-------- DATA BLOCK --------

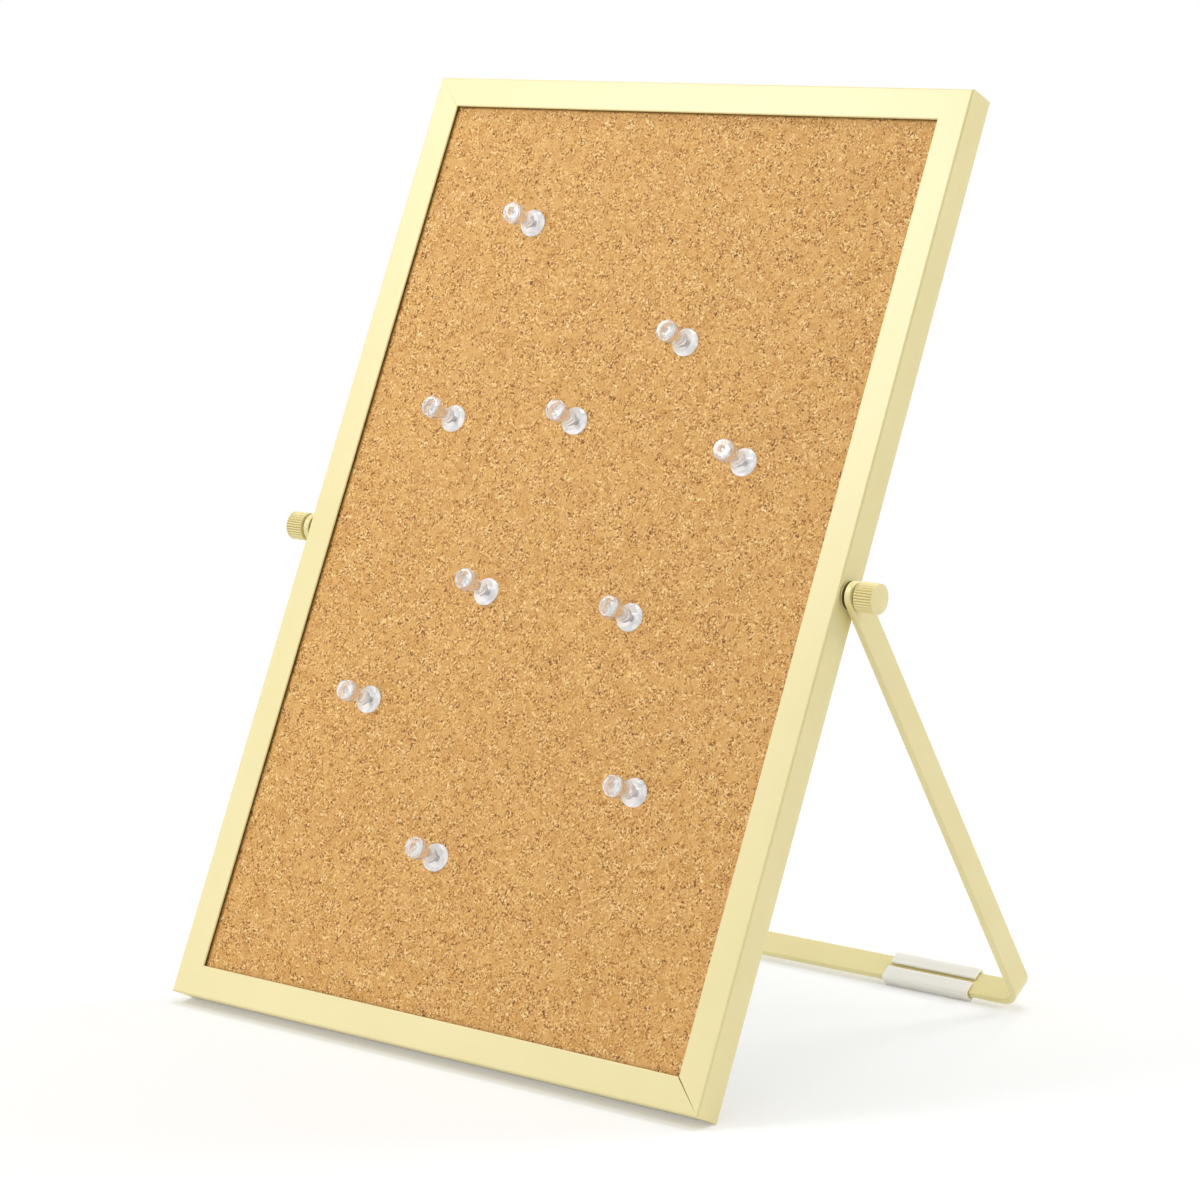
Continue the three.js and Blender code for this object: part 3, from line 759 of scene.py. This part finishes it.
class CORKBOARD_OT_pins(bpy.types.Operator):
    """Make the clear push pins and their needles"""
    bl_idname = "corkboard.pins"
    bl_label = "Push pins"

    def execute(self, context):
        sizes = context.scene.board_screws
        middle, width = 1.4 * sizes.flange, 0.5 * sizes.flange

        def fins(angle, height, r):
            """Three fins pressed out of the root, so that it can't pull out of the plastic:
            r + f exp(-((z - middle) / width)^2) |cos 1.5 a|^9."""
            swell = np.exp(-((height - middle) / width) ** 2)
            return r + sizes.fins * swell * np.abs(np.cos(1.5 * angle)) ** 9

        for number in PINS:
            place, rider = pin_place(number), f"push_pin_{number}"
            high = place.box(f"push_pin_body_{number}")[1]
            shape = turned(pin_profile(sizes, high[0], high[2]), ROUND_STEPS)
            body = make(f"pin_body_{number}", place, *shape, smooth=50)
            fit(body, rider, "clear_plastic", f"push_pin_body_{number}")
            body.data.materials.append(finish_of("frosted"))
            centres = np.array([face.center for face in body.data.polygons])
            base_height = 0.00001  # the faces below it are the flange's underside
            under = place.into(centres)[:, 2] < base_height
            body.data.polygons.foreach_set("material_index", under.astype(np.int32))
            low, high = place.box(f"push_pin_needle_{number}")
            shape = turned(needle_profile(sizes, high[0], low[2]), FINE_STEPS, fins)
            needle = make(f"pin_needle_{number}", place, *shape)
            fit(needle, rider, "bare_steel", f"push_pin_needle_{number}")
        return {"FINISHED"}


# Stand

def bar_strip(sizes, half, cross):
    """Middle surface of the bar as rows of points: down one leg, round a bend, along the
    crossbar, round the other bend and up. cross gives the places across the bar."""
    low, high = STAND.box("stand_bar")
    mid_x, mid_z = high[0] - half, low[2] + half
    radius = sizes.bend - half
    corners = [(-mid_x, -high[2]), (-mid_x, mid_z), (mid_x, mid_z), (mid_x, -high[2])]
    path = rounded(corners, (0, radius, radius, 0), steps=24, closed=False)
    x, z = path[:, :1], path[:, 1:]
    return np.stack(np.broadcast_arrays(x, cross[None, :], z), -1), mid_x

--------

-- STATED GOAL --
Quote only the stretch of lines that starts the data above and ends with the line containing "return r + sizes.fins", both included.

-- COMPLETED TASK --
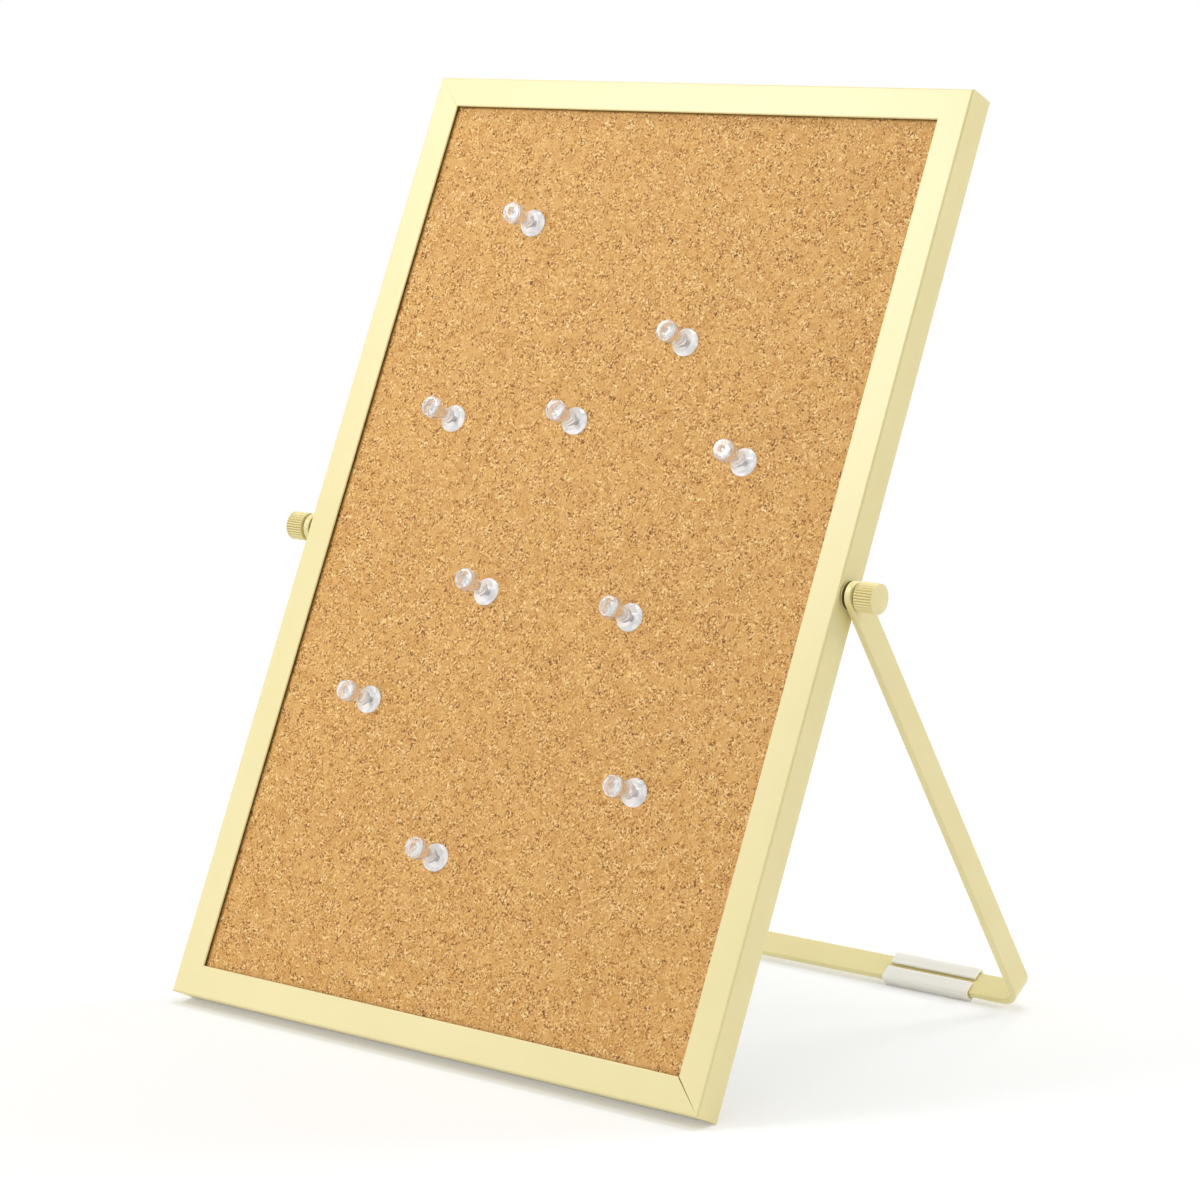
Continue the three.js and Blender code for this object: part 3, from line 759 of scene.py. This part finishes it.
class CORKBOARD_OT_pins(bpy.types.Operator):
    """Make the clear push pins and their needles"""
    bl_idname = "corkboard.pins"
    bl_label = "Push pins"

    def execute(self, context):
        sizes = context.scene.board_screws
        middle, width = 1.4 * sizes.flange, 0.5 * sizes.flange

        def fins(angle, height, r):
            """Three fins pressed out of the root, so that it can't pull out of the plastic:
            r + f exp(-((z - middle) / width)^2) |cos 1.5 a|^9."""
            swell = np.exp(-((height - middle) / width) ** 2)
            return r + sizes.fins * swell * np.abs(np.cos(1.5 * angle)) ** 9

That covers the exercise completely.